Before being forced out, Al Qaeda militants took advantage of more than a year of war between Houthi forces and supporters of President Abdrrabbo Mansour Hadi to carve out a mini-state stretching across much of the Arabian Peninsula country's southern coast, including Mukalla.
The United Arab Emirates (UAE) trained and funded Yemeni forces for months and backed up their re-conquest of Mukalla on April 25 with air strikes.
Militants in Yemen's branch of IS have carried out a series of suicide attacks on all parties to Yemen's tangled conflict, killing 25 police recruits in a bombing outside Mukalla last week.

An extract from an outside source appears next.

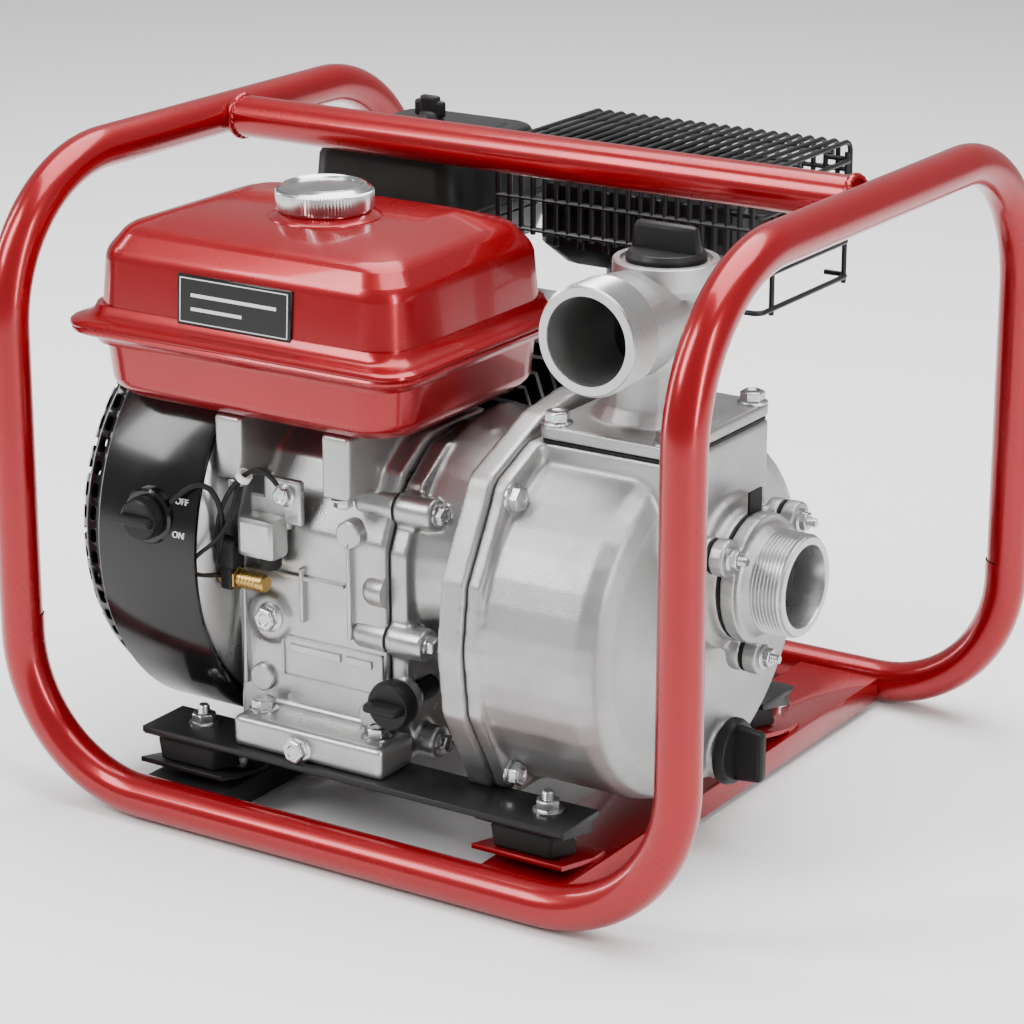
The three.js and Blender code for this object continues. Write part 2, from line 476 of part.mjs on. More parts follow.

Meanwhile late on Saturday, Yemeni Foreign Minister Abdel Malek Al Mekhlafi said Yemen's government will give UN-sponsored peace talks in Kuwait a "last chance", four days after the delegation suspended participation in the process aimed at ending the war.
Representatives from Hadi and Houthi rebels have been meeting for nearly a month in Kuwait for talks to ease the war.

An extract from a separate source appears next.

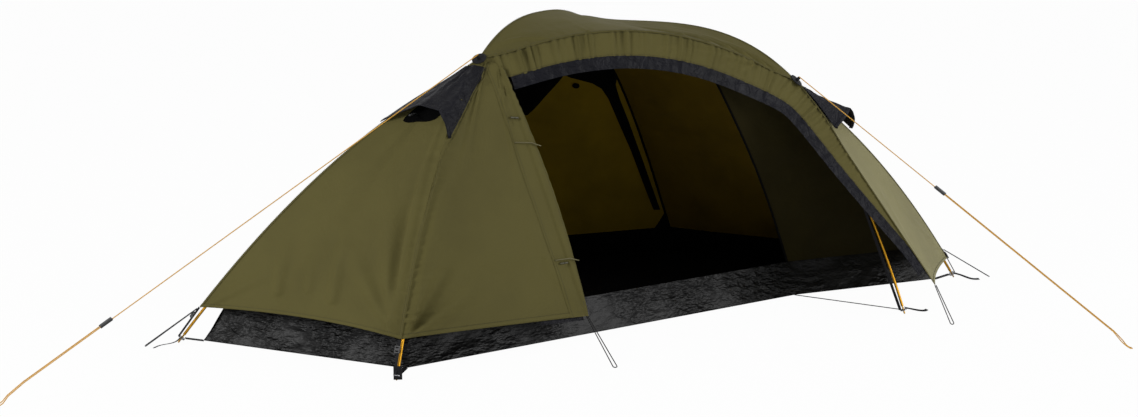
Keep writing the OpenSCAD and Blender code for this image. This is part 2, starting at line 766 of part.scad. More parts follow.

The government withdrew from the talks on Tuesday, saying it would only return if its opponents committed to withdraw from cities they have seized since 2014 and hand over weapons.
Mekhlafi wrote on Twitter on Saturday that the government delegation would give the talks "a last chance" after President Hadi held meetings with the emirs of Qatar and Kuwait, as well as UN Secretary-General Ban Ki-moon.
The talks are focused on government demands for the Houthis to hand over their weapons and quit captured cities, as well as the formation of a new government that would include the rebels.
The government is currently based in the southern Yemeni port of Aden, while the Houthis retain control of the capital Sanaa.
The peace talks began last month after a tentative ceasefire which reduced clashes in the country.